Internet is becoming unreadable because of a trend towards lighter, thinner fonts –

“Choosing colours with poor contrast makes navigating, reading and interacting a real pain,” said a spokesman.

“Good design means sufficient contrast between foreground and background colours. If it’s important enough to be clear. This is essential for people with low contrast sensitivity which becomes more common as we age.”

But Mr Marks said that reducing the contrast risked alienating some users.

“To arbitrarily throw away contrast based on a fashion that looks good on my perfect screen in my perfectly lit office is abdicating designer’s responsibilities to the very people for whom they are designing,” he said.

“My plea to designers and software engineers: Ignore the fads and go back to the typographic principles of print.

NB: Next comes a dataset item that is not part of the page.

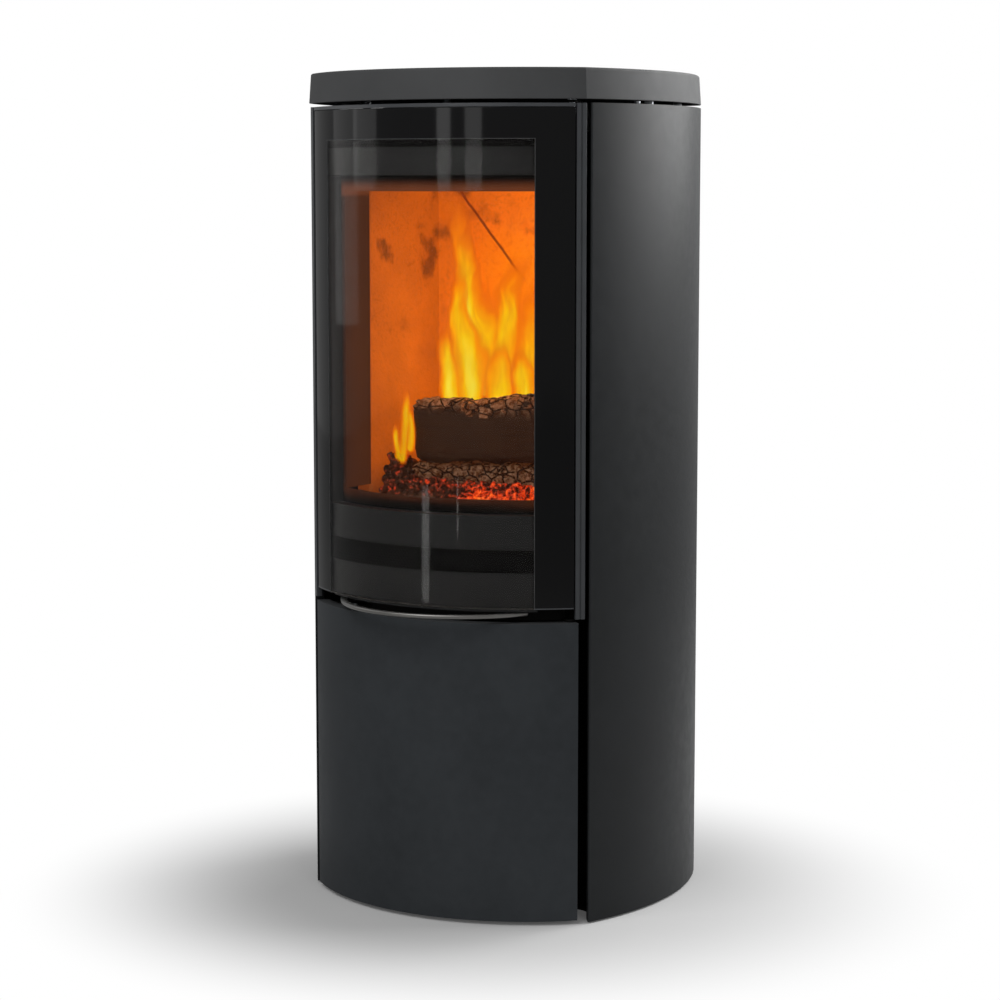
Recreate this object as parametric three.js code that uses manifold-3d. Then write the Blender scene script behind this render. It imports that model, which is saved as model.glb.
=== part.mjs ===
// A free-standing convection wood stove: a bowed glass door over a sheet-steel lower door, curved
// side panels, a thick top plate, and inside them a lined firebox with its grate, ash pan and flue.
// Millimetres. x runs to the stove's right, y to its back and z up. The plan is drawn about the
// centre of the bowed front, and the whole is then moved so that the origin is under its middle.
import * as THREE from 'three';
import { mergeVertices } from 'three/addons/utils/BufferGeometryUtils.js';
import Module from 'manifold-3d';

const wasm = await Module();
wasm.setup();

// ---- Driving dimensions ---------------------------------------------------------------------
const SEAT_GAP = 0.3;            // between pieces that touch

// Plan of the casing
const FRONT_RADIUS = 300;        // outer face of both doors
const TOP_OVERHANG = 3.5;        // of the top plate over the doors
const HALF_WIDTH = 248;          // of the casing where it is widest
const SIDE_RADIUS = 405;         // outer face of the side panels
const SIDE_CENTRE_Y = -52;
const REAR_CORNER_RADIUS = 40;
const BACK_Y = 150;              // outer face of the back
const PANEL_FRONT_Y = -209;      // folded front edge of the side panels
const PANEL_RETURN = 14;         // length of that fold
const CASING_SHEET = 2;

// Heights
const TOTAL_HEIGHT = 1120;
const TOP_PLATE_HEIGHT = 40;
const TOP_PLATE_WALL = 8;
const TOP_PLATE_RIM = 12;
const TOP_PLATE_DRAFT = 2.4;     // how much each side leans in over its height
const TOP_EDGE_ROUND = 3.6;
const PANEL_BOTTOM = 2;
const TOP_SLOT = 4.5;            // air slot between side panels and top plate
const FOOT_HEIGHT = 11;          // floor to underside of the base plate
const BASE_PLATE = 3;
const LOWER_DOOR_BOTTOM = 5;
const LOWER_DOOR_TOP = 404;
const DOOR_GAP = 18;             // lower door to glass, where the handle stands
const STRIP_GAP = 5;             // lower door to the upright edge strips
const TOP_STRIP_HEIGHT = 5;      // from the glass to the strips' upper end
const TOP_EDGE_CLEARANCE = 0.5;  // below and above the panels' upper edge

// Firebox, a welded box of thick plate
const SHELL_HALF_WIDTH = 174;
const SHELL_WALL = 4;
const SHELL_BACK_Y = 40;
const SHELL_DROP = 10;           // upper hinge to the firebox's top
const ROPE_SPACE = 4;            // door frame to front plate
const FRONT_PLATE_INSET = 1;     // its upright edges inside the shell's
const WINDOW_HALF_WIDTH = 148;   // fire opening in the front plate
const WINDOW_SILL = 31.7;        // hearth to fire opening
const WASH_SPACE = 27;           // fire opening to the liners' upper edge
const JAMB_DEPTH = 55;
const LINER_THICKNESS = 21.7;
const BACK_LINER_THICKNESS = 25;
const SMOKE_SPACE = 76;          // liners' upper edge to the firebox's top
const BAFFLE_THICKNESS = 25;
const BAFFLE_FRONT_Y = -195;
const BRICK_THICKNESS = 25;
const BRICK_SETBACK = 20;        // front plate to hearth bricks
const HEARTH_SHELF_SETBACK = 8;
const ASH_SHELF_SETBACK = 6;
const ASH_SHELF_RISE = 26.7;     // firebox floor to ash shelf
const ASH_SPACE = 68;            // ash shelf to hearth shelf
const GRATE_RADIUS = 75;
const GRATE_Y = -112;
const GRATE_THICKNESS = 11;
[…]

“You’ll be making things better for people who read on smaller, dimmer screens, even if their eyes aren’t aging like mine. It may not be trendy, but it’s time to consider who is being left out by the web’s aesthetic.”

Dr Simon Harper, an experimental Computer Scientist in Human Computer Interaction and Information Systems at the University of Manchester, said: “Black text on a white background may convey a certain harshness, grey text, on the other hand, may convey a softer more friendly feeling. 

“But for some, these design choices come at the cost of legibility, fatigue and comprehension. We call this a situational impairment, whereby the user is disabled by the device, design, environment, or context of use. 

“Straining to see text will give many a disabling experience. In the new world of cutting edge digital design all of us will at some point become impaired. 

“Making sure that controls are present to conform the design to the user, so that the user doesn’t always have to conform themselves to the design – sometimes and impossible requirement, is the only viable option.”